Lehr, J. Fred. Becoming a 21st-Century Church: A Transformational Manual.

Lehr, J. Fred.  Becoming a 21st-Century Church: A Transformational Manual.  Eugene, OR: Wipf & Stock, 2017.  88 pages, paperback.

Richard K. Klafehn

Writers such as Phyllis Tickle identified the need for the church to adapt to the significant cultural shifts of this era.  However, congregations and their leaders often do not acknowledge, understand, or accept them.   Consequently 80% of the congregations across mainline Christianity are stagnant or dying.

J. Fred Lehr wrote this clear and helpful guide to illumine the cultural shifts and how the emerging 21st century church may respond and yet be faithful to the Gospel. Based on personal research and 45 years of ordained ministry, including 5 interim pastor positions, Lehr seeks to help leaders find real and practical applications for their setting.

The 11 chapters have discussion questions at the end, so that adult study groups, congregation councils, or vision and strategic mission planning teams may read it together and find directions suitable for their mission context.

After “500 years of a sola Scriptura church,” Lehr writes, “the new authority of the church is now the Holy Spirit.  The key question now is not what is in the book, but where is the Holy Spirit leading the church?” (pp. 5-6)  Lehr names the shift as from sola Scriptura to sola Spiritus.

The 21st century church will be more relational and less didactic: focused on knowing Jesus and one another on our faith journeys, rather than about Jesus, the Bible, or catechism.

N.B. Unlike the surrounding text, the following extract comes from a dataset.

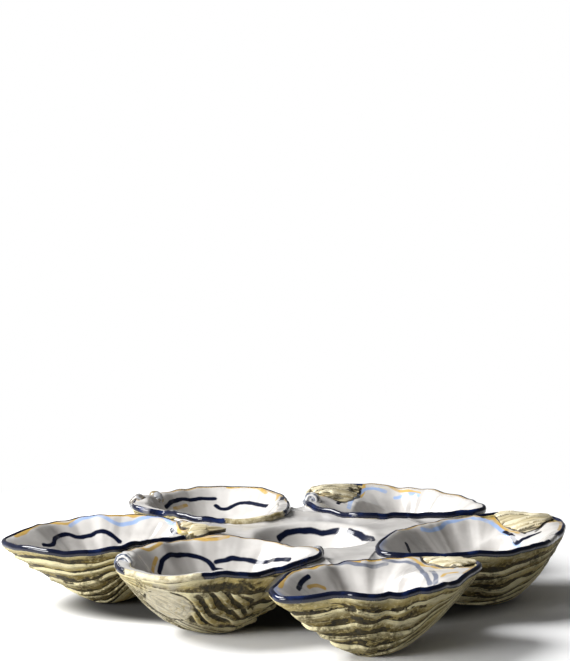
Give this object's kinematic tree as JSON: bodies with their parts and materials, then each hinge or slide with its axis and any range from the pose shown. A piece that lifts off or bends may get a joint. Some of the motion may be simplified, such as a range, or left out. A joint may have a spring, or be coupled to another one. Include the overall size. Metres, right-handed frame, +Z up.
{
  "type": "oyster plate",
  "caption": "Ceramic oyster plate: shell-shaped cups on shell feet, joined round a white centre with a sauce well, with raised cobalt rims.",
  "frame": {"origin": "middle of the plate's extent at the height of the table under the feet", "axes": "+Z up, +X along the longest extent to the right of the front view, -Y towards the front"},
  "size_m": [0.3387, 0.2999, 0.0466],
  "materials": {
    "clay": "matte",
    "white_glaze": "gloss",
    "cobalt_line": "gloss"
  },
  "bodies": {
    "root": {"left_shell": "clay", "left_lining": "white_glaze", "left_rim_line": "cobalt_line", "front_left_shell": "clay", "front_left_lining": "white_glaze", "front_left_rim_line": "cobalt_line", "front_right_shell": "clay", "front_right_lining": "white_glaze", "front_right_rim_line": "cobalt_line", "right_shell": "clay", "right_lining": "white_glaze", "right_rim_line": "cobalt_line", "back_right_shell": "clay", "back_right_lining": "white_glaze", "back_right_rim_line": "cobalt_line", "back_left_shell": "clay", "back_left_lining": "white_glaze", "back_left_rim_line": "cobalt_line", "hinge_leaves": "clay", "centre_dish": "white_glaze", "slip_bridges": "white_glaze"}
  },
  "joints": []
}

The 21st century church will be flexible rather than uniform, provide experiences of the Holy through worship, community service, and outreach, open ended, and responsive to the needs of the community and beyond.

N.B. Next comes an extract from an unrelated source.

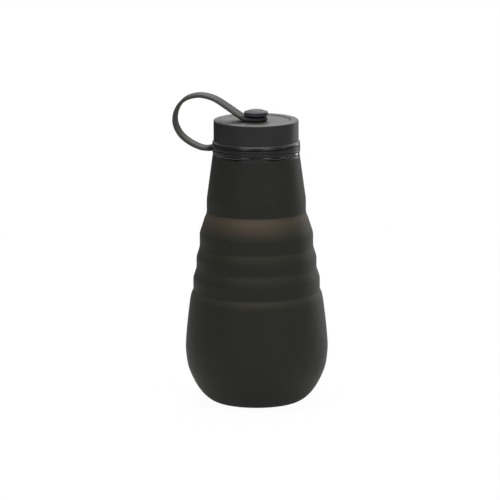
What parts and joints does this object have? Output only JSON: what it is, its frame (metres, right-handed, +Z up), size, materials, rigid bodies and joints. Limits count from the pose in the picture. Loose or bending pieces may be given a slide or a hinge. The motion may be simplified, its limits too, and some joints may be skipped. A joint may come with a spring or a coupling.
{
  "type": "collapsible drink bottle",
  "caption": "Soft silicone drink bottle that folds down into its own bowl, with a rigid threaded collar, a screw cap and a carrying strap looped from the neck to a stud on the cap.",
  "frame": {"origin": "on the bottle's axis, in the flat underside that it stands on", "axes": "+Z up along the bottle's axis towards the cap; the strap's loop lies in the XZ plane and points to -X; the picture looks at it roughly along +Y"},
  "size_m": [0.1031, 0.095, 0.2074],
  "materials": {
    "silicone_body": "matt silicone with a soft sheen",
    "silicone_web": "thin matt silicone that lets a little light through",
    "collar_plastic": "polished moulded plastic",
    "strap_silicone": "matt silicone",
    "cap_plastic": "fine matt moulded plastic",
    "seal_silicone": "soft silicone",
    "stud_plastic": "satin moulded plastic"
  },
  "bodies": {
    "bowl": {"pot": "silicone_body", "pot_roll_wall": "silicone_web"},
    "lower_ring": {"lower_fold_ring": "silicone_body", "lower_fold_web": "silicone_web"},
    "middle_ring": {"middle_fold_ring": "silicone_body", "middle_fold_web": "silicone_web"},
    "upper_ring": {"upper_fold_ring": "silicone_body", "neck_fold_web": "silicone_web"},
    "neck": {"neck_sleeve": "silicone_body", "neck_collar": "collar_plastic", "strap_ring": "strap_silicone"},
    "strap_end": {"strap_loop": "strap_silicone", "strap_eyelet": "strap_silicone"},
    "cap": {"cap_shell": "cap_plastic", "cap_seal": "seal_silicone", "strap_stud": "stud_plastic"}
  },
  "joints": [
    {"name": "bowl_fold", "type": "slide", "parent": "bowl", "child": "lower_ring", "axis": [0, 0, -1], "range_m": [0, 0.052], "deforming": ["pot_roll_wall"]},
    {"name": "lower_ring_fold", "type": "slide", "parent": "lower_ring", "child": "middle_ring", "axis": [0, 0, -1], "range_m": [0, 0.0148], "deforming": ["lower_fold_web"]},
    {"name": "middle_ring_fold", "type": "slide", "parent": "middle_ring", "child": "upper_ring", "axis": [0, 0, -1], "range_m": [0, 0.0142], "deforming": ["middle_fold_web"]},
    {"name": "neck_fold", "type": "slide", "parent": "upper_ring", "child": "neck", "axis": [0, 0, -1], "range_m": [0, 0.0282], "deforming": ["neck_fold_web"]},
    {"name": "cap_lift", "type": "slide", "parent": "neck", "child": "strap_end", "axis": [0, 0, 1], "range_m": [0, 0.006]},
    {"name": "cap_turn", "type": "hinge", "parent": "strap_end", "child": "cap", "pos_m": [0, 0, 0.1742], "axis": [0, 0, 1], "range_deg": [0, 540]}
  ],
  "couplings": [
    {"joint": "cap_lift", "follows": "cap_turn", "m_per_rad": 0.00063662}
  ]
}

The role of clergy shifts from resident theologian or expert to companion on the spiritual journey.

The 21st century church will see itself less as “institution” with a focus on policies, constitution, bylaws, and the like.   The church will seek to be more a “movement”, people in action together, alive, driven to make a difference for the cause of Jesus.  “Orthodoxy”, knowing and believing the right stuff, is not as important as “orthopraxy”, living rightly what is said to be believed.

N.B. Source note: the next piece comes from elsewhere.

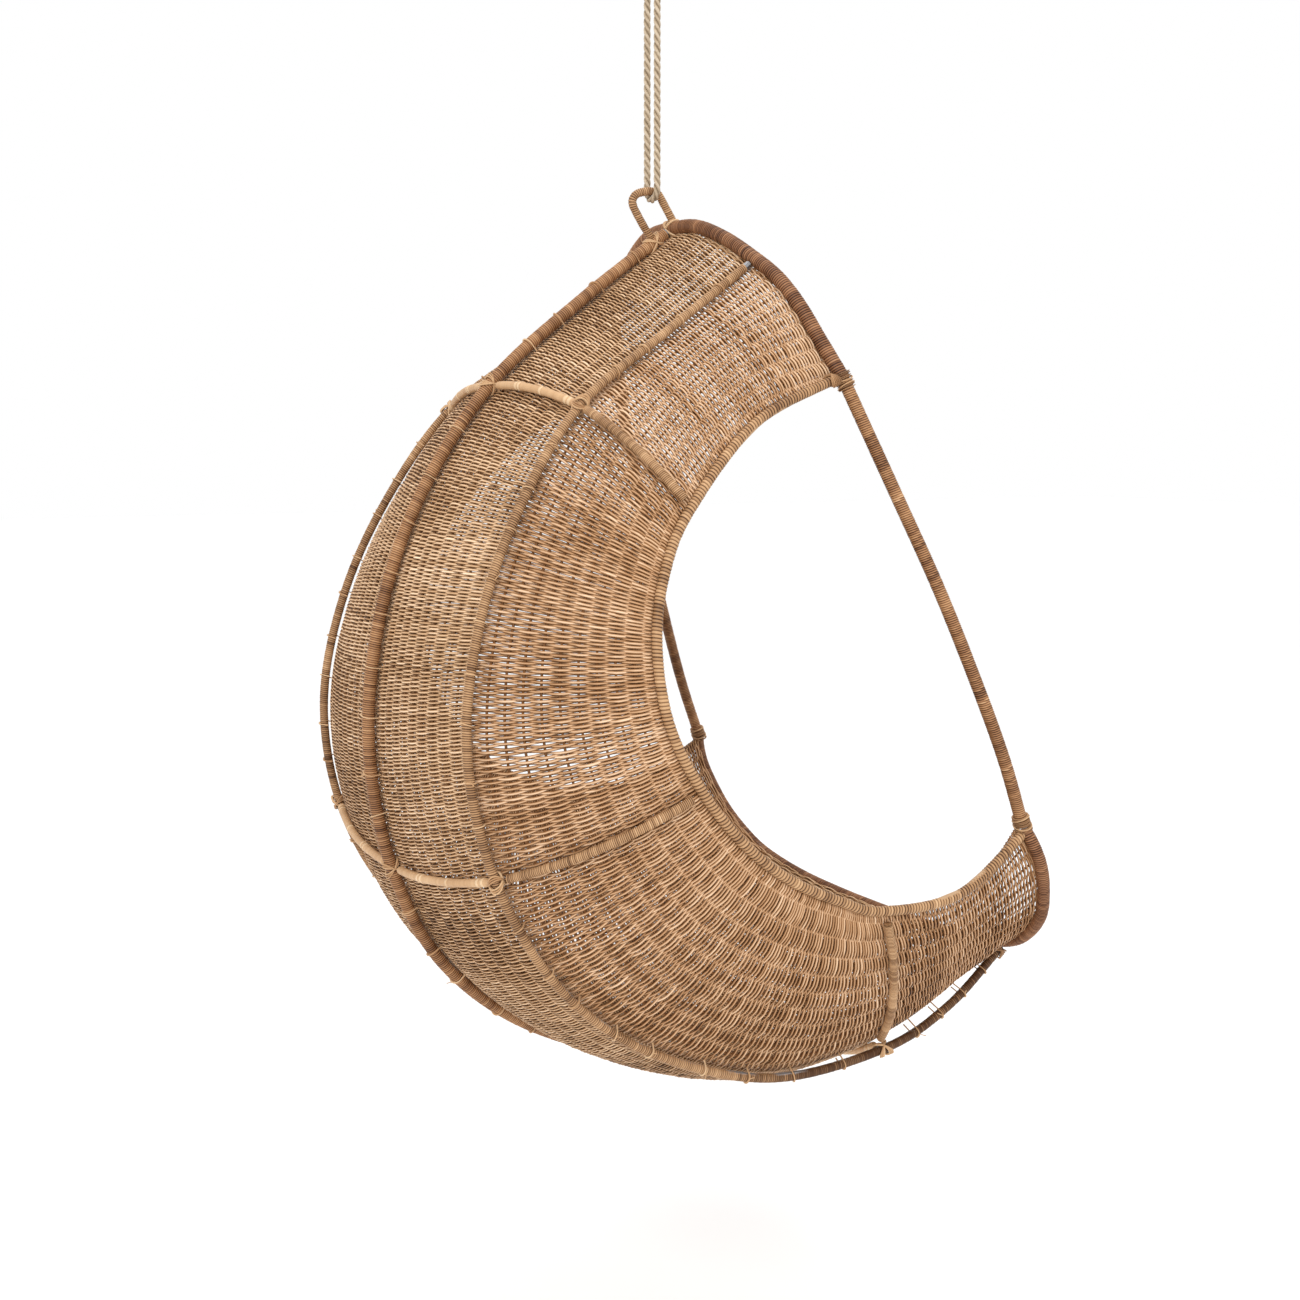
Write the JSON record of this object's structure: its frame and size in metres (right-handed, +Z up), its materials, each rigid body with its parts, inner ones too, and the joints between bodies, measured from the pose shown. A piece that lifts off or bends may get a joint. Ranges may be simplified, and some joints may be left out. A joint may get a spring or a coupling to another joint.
{
  "type": "hanging woven pod chair",
  "caption": "Crescent-shaped woven cane pod chair on a bound tubular frame, hung by a doubled rope, a carabiner and a swivel from a ceiling plate.",
  "frame": {"origin": "centre of the ceiling plate's top face, which meets the ceiling", "axes": "+Z up, +X towards the open front of the seat, +Y towards the sitter's left"},
  "size_m": [0.8865, 0.8938, 1.7059],
  "materials": {
    "plated_steel": "satin zinc plating",
    "washer_brass": "plain",
    "rope_fibre": "twisted natural fibre",
    "arm_rim_pole": "plain rattan pole",
    "frame_steel": "plain tube",
    "back_weave_cane": "natural woven cane, matt",
    "side_weave_cane": "natural woven cane, matt",
    "dark_binding_cane": "dark wound cane, slight sheen",
    "binding_cane": "wound cane, slight sheen",
    "pale_cane": "bare cane, slight sheen"
  },
  "bodies": {
    "ceiling_fitting": {"ceiling_plate": "plated_steel", "swivel_housing": "plated_steel", "thrust_washer": "washer_brass"},
    "eye": {"swivel_eye": "plated_steel"},
    "carabiner": {"carabiner": "plated_steel", "gate_pin": "plated_steel"},
    "gate": {"carabiner_gate": "plated_steel"},
    "rope": {"hanging_rope": "rope_fibre", "rope_splice": "rope_fibre"},
    "chair": {"handle_rod": "frame_steel", "handle_wrap": "binding_cane", "top_bow_tube": "frame_steel", "top_bow_wrap": "dark_binding_cane", "bottom_bow_tube": "frame_steel", "bottom_bow_wrap": "dark_binding_cane", "front_bar_tube_left": "frame_steel", "front_bar_tube_right": "frame_steel", "front_bar_wrap_left": "binding_cane", "front_bar_wrap_right": "binding_cane", "spine_tube": "frame_steel", "spine_wrap": "binding_cane", "side_spar_tube_left": "frame_steel", "side_spar_tube_right": "frame_steel", "side_spar_wrap_left": "binding_cane", "side_spar_wrap_right": "binding_cane", "arm_rim_rod_left": "arm_rim_pole", "arm_rim_rod_right": "arm_rim_pole", "arm_rim_binding_left": "binding_cane", "arm_rim_binding_right": "binding_cane", "upper_hoop_left": "pale_cane", "upper_hoop_right": "pale_cane", "lower_hoop_left": "pale_cane", "lower_hoop_right": "pale_cane", "front_hoop_left": "pale_cane", "front_hoop_right": "pale_cane", "back_weave_upper_left": "back_weave_cane", "back_weave_upper_right": "back_weave_cane", "back_weave_middle_left": "back_weave_cane", "back_weave_middle_right": "back_weave_cane", "back_weave_lower_left": "back_weave_cane", "back_weave_lower_right": "back_weave_cane", "back_weave_front_left": "back_weave_cane", "back_weave_front_right": "back_weave_cane", "side_weave_upper_left": "side_weave_cane", "side_weave_upper_right": "side_weave_cane", "side_weave_middle_left": "side_weave_cane", "side_weave_middle_right": "side_weave_cane", "side_weave_lower_left": "side_weave_cane", "side_weave_lower_right": "side_weave_cane", "side_weave_front_left": "side_weave_cane", "side_weave_front_right": "side_weave_cane", "joint_lashings": "pale_cane", "cane_ties_spine": "pale_cane", "cane_ties_left": "pale_cane", "cane_ties_right": "pale_cane"}
  },
  "joints": [
    {"name": "swivel", "type": "hinge", "parent": "ceiling_fitting", "child": "eye", "pos_m": [0, 0, -0.045], "axis": [0, 0, 1], "continuous": true},
    {"name": "fore_aft_swing", "type": "hinge", "parent": "eye", "child": "carabiner", "pos_m": [0, 0, -0.07], "axis": [0, 1, 0], "range_deg": [-20, 20]},
    {"name": "gate_hinge", "type": "hinge", "parent": "carabiner", "child": "gate", "pos_m": [0.018, 0, -0.109], "axis": [0, -1, 0], "range_deg": [0, 30], "stiffness_Nm_per_rad": 0.02, "springref_deg": -11.46},
    {"name": "sideways_swing", "type": "hinge", "parent": "carabiner", "child": "rope", "pos_m": [0, 0, -0.131], "axis": [1, 0, 0], "range_deg": [-15, 15]},
    {"name": "chair_tilt", "type": "hinge", "parent": "rope", "child": "chair", "pos_m": [0, 0, -0.4284], "axis": [0, 1, 0], "range_deg": [-12, 12]}
  ]
}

Lehr’s third chapter offers a “Spiritual Life Survey” for congregation members to assess their own spiritual maturity.  Lehr charts four levels of spiritual maturity based on the New Testament.  The first level is “crowd religion”.  The 21st century church, Lehr says, will challenge individuals to step out of the crowd and become disciples.  Discipleship, however, is only the beginning of the journey to spiritual maturity.

The final chapter offers a practical step-by-step process for implementation.  Given the state of unrelenting violence and tragic mass shootings in our country, the title of step 6, “Ready-Fire-Aim” is regrettable and poorly chosen.  Lehr’s worthy goal, though, is for congregations to be willing to make changes, experiment with new ministries, and even fail.

How is the 21st century church faithful to the Gospel of Jesus Christ?  The church will continue to offer the good news that we are already saved by Jesus, hope, conditional love, and an open future that does not depend on one’s past.  The church will continue to keep the main thing the main thing (Steven Covey) and be excited and faithful to the gospel of Jesus.